Perspectives d’avenir : vers une dématérialisation complète du divorce ?
L’évolution récente des procédures de divorce s’inscrit dans une dynamique plus large de transformation numérique de la justice. La crise sanitaire de 2020-2021 a considérablement accéléré ce mouvement, contraignant les acteurs juridiques à développer des solutions dématérialisées pour assurer la continuité du service public de la justice. Cette expérience forcée a démontré la faisabilité technique d’une dématérialisation poussée des procédures matrimoniales, ouvrant la voie à des perspectives d’évolution futures.

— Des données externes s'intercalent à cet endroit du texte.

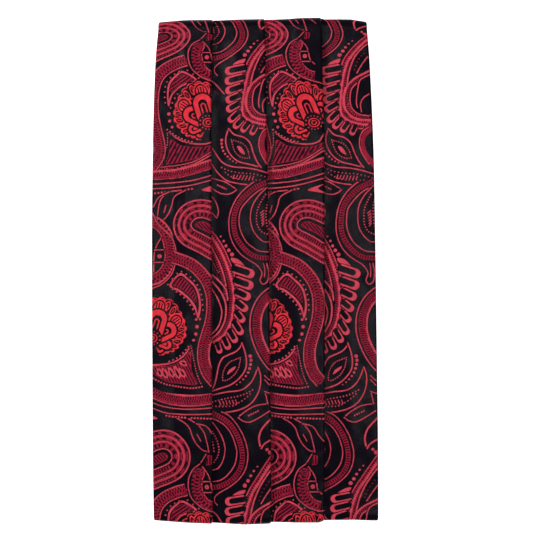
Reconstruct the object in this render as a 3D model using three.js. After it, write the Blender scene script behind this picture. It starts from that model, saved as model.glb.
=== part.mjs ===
// A pleated cummerbund folded flat, with its pleated front uppermost and both ends
// folded under it. One end, the inner wing, lies against the back of the front, and
// the other, the outer wing, lies on the table with its strap and hook.
// Lengths are in millimetres and +Z is up. The sash runs along Y and its pleats lie
// side by side along X. The origin is the middle of the floor that it covers.
import * as THREE from "three";

// The sash
const FRONT_LENGTH = 283; // between the two cross folds
const WIDTH = 126.8; // across the four pleats at the widest
const OUTER_WING = 106; // from the upper fold to the outer end
const CLOTH = 1; // wall of the folded cloth
const LAYER_GAP = 0.3; // between two layers of one pleat stack
const AIR = 1; // between the front and the wing folded behind it
const UNDERLAP = 14; // how far each pleat runs on under the one before it
const HEM = 12; // turned under along both long edges
const UPPER_FOLD_INSIDE = 1.2; // inner radius of the upper cross fold

// Straps and hook
const STRAP_WIDTH = 25;
const STRAP_THICK = 1;
const LONG_STRAP = 88;
const SHORT_STRAP = 24;
const STRAP_ROOM = 3; // from the short strap's end to the upper fold
const TAB_LENGTH = 15; // the gathered end between a wing and its strap
const SEAM_GAP = 0.3; // between pieces that are sewn or clamped together
const EYE_LENGTH = 5; // the slit in the short strap that takes the hook
const EYE_WIDTH = 18;
const EYE_MARGIN = 3; // cloth beyond the slit
const HOOK_PLATE = 0.8;
const CLAMP_LENGTH = 9;
const HOOK_REACH = 12; // from the clamp to the middle of the hook's bend
const HOOK_LIP = 8; // the part that is bent back
const HOOK_OVERHANG = 1; // of the hook beyond each edge of the strap

// How finely curves are cut
const ARC_STEPS = 4;
const FOLD_STEPS = 6;
const RISE_STEPS = 4;

// Each pleat's folded edge, as a share of the width from the left edge
const PLEATS = [
  { name: "pleat_1", edge: 0.263 },
  { name: "pleat_2", edge: 0.519 },
  { name: "pleat_3", edge: 0.765 },
  { name: "pleat_4", edge: 1 },
];

// The outline, with left and right as shares of half the width. The front runs from
// 0 at the lower fold to 1 at the upper one, the inner wing from 0 back to -1 at its
// end, and the outer wing from 1 on to 2.
const OUTLINE = [
  { at: -1, left: 0.4, right: 0.4 },
  { at: -0.72, left: 0.66, right: 0.66 },
  { at: -0.42, left: 0.88, right: 0.88 },
  { at: -0.18, left: 0.97, right: 0.98 },
  { at: 0, left: 0.992, right: 1.005 },
  { at: 0.34, left: 1.003, right: 0.99 },
  { at: 0.56, left: 1.005, right: 0.976 },
  { at: 0.74, left: 0.997, right: 0.96 },
  { at: 0.9, left: 0.978, right: 0.93 },
  { at: 1, left: 0.951, right: 0.904 },
  { at: 1.33, left: 0.83, right: 0.8 },
  { at: 2, left: 0.4, right: 0.4 },
];
const FRONT_STATIONS = [0.04, 0.1, 0.17, 0.25, 0.4, 0.56, 0.74, 0.83, 0.88, 0.93];
const INNER_STATIONS = [0.7, 0.55, 0.4, 0.25, 0.17, 0.11, 0.06];
const OUTER_STATIONS = [0.2, 0.45, 0.7];

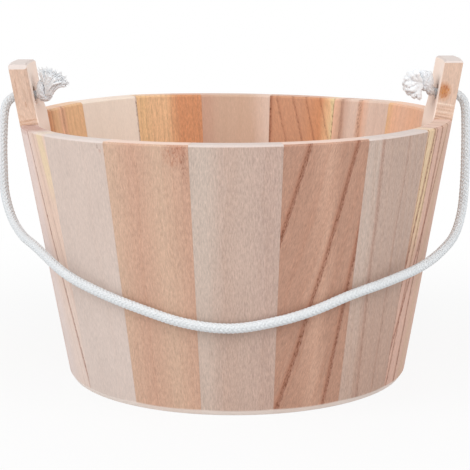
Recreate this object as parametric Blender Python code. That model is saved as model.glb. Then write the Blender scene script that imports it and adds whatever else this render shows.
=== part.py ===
"""A low wooden sauna bucket: glued and pinned staves, a boarded bottom and a rope handle.

Metres, +Z up. The origin is in the middle of the foot, on the surface the bucket stands on.
The two ear staves stand at -X and +X, and the rope hangs in front, towards -Y.
"""
import bpy
import bmesh
from math import asin, atan, cos, pi, radians, sin, sqrt
from mathutils import Matrix, Vector

# Tub
STAVES_PER_SIDE = 7
RIM_RADIUS = 0.140
FOOT_RADIUS = 0.111
BODY_HEIGHT = 0.169
WALL = 0.012
RIM_CHAMFER = 0.0012
FOOT_CHAMFER_RISE = 0.0034
FOOT_CHAMFER_DEPTH = 0.0018
JOINT_GAP = 0.0003
FACETS_PER_STAVE = 4

# Ear staves
POST_WIDTH = 0.043
POST_RISE = 0.0365
SHOULDER_RISE = 0.014
POST_CORNER = 0.0022
HOLE_RISE = 0.014

# Pins between the staves
PIN_DIAMETER = 0.004
PIN_LENGTH = 0.024
PIN_HEIGHT = 0.095
PIN_FIT = 0.0003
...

Le développement des plateformes numériques dédiées au divorce constitue une tendance de fond. Plusieurs start-ups juridiques (legal tech) proposent désormais des services permettant d’initier et de suivre une procédure de divorce en ligne. Ces plateformes offrent généralement des questionnaires interactifs pour recueillir les informations nécessaires, des modèles de convention personnalisables et des interfaces de communication sécurisées entre les parties et leurs conseils. Si ces outils restent pour l’instant des auxiliaires à l’intervention humaine des professionnels du droit, ils préfigurent une automatisation croissante de certains aspects procéduraux.
La signature électronique des actes juridiques, désormais reconnue comme juridiquement valable, facilite considérablement les échanges à distance. La convention de divorce par consentement mutuel peut aujourd’hui être signée électroniquement par les époux et leurs avocats, puis transmise au notaire par voie numérique. Cette dématérialisation complète du circuit documentaire contribue significativement à l’accélération des procédures.
Les innovations technologiques au service du divorce
L’intelligence artificielle commence à faire son entrée dans le domaine du divorce. Des algorithmes d’aide à la décision peuvent désormais proposer des estimations de prestation compensatoire ou de contribution à l’entretien des enfants basées sur l’analyse de milliers de décisions antérieures. Ces outils, s’ils ne se substituent pas à l’appréciation humaine des situations particulières, facilitent la recherche d’accords équitables en fournissant des références objectives.
Certains pays ont déjà franchi le pas d’une dématérialisation quasi-complète. Au Danemark, une procédure de divorce entièrement numérique permet aux couples sans enfants et sans désaccord majeur de divorcer en quelques clics, sans intervention d’un juge ni même d’un avocat. En Estonie, pionnière de l’e-gouvernement, les procédures administratives de divorce peuvent être réalisées intégralement en ligne. Ces exemples étrangers nourrissent la réflexion sur l’évolution possible du système français.
La question de l’accès à ces procédures dématérialisées constitue néanmoins un point d’attention majeur. La fracture numérique peut créer une inégalité d’accès à ces dispositifs accélérés, pénalisant les personnes éloignées des outils numériques. Le développement de points d’accès numériques assistés dans les Maisons de Justice et du Droit ou les Conseils Départementaux d’Accès au Droit pourrait constituer une réponse à cette préoccupation.
L’avenir pourrait voir émerger un système gradué où le niveau d’intervention humaine et judiciaire serait proportionné à la complexité de la situation. Les cas les plus simples pourraient bénéficier d’une procédure presque entièrement automatisée, tandis que les situations complexes ou conflictuelles continueraient de mobiliser l’expertise des professionnels du droit et l’autorité du juge.
Cette évolution technologique soulève néanmoins des questions éthiques et déontologiques fondamentales. La déshumanisation potentielle d’un acte aussi personnel que la dissolution du mariage interroge sur la place que notre société souhaite accorder à la dimension humaine et relationnelle dans les moments de rupture. Le défi consistera à intégrer les avancées technologiques sans sacrifier la dimension d’écoute, de conseil et d’accompagnement qui demeure essentielle dans ces moments de transition existentielle.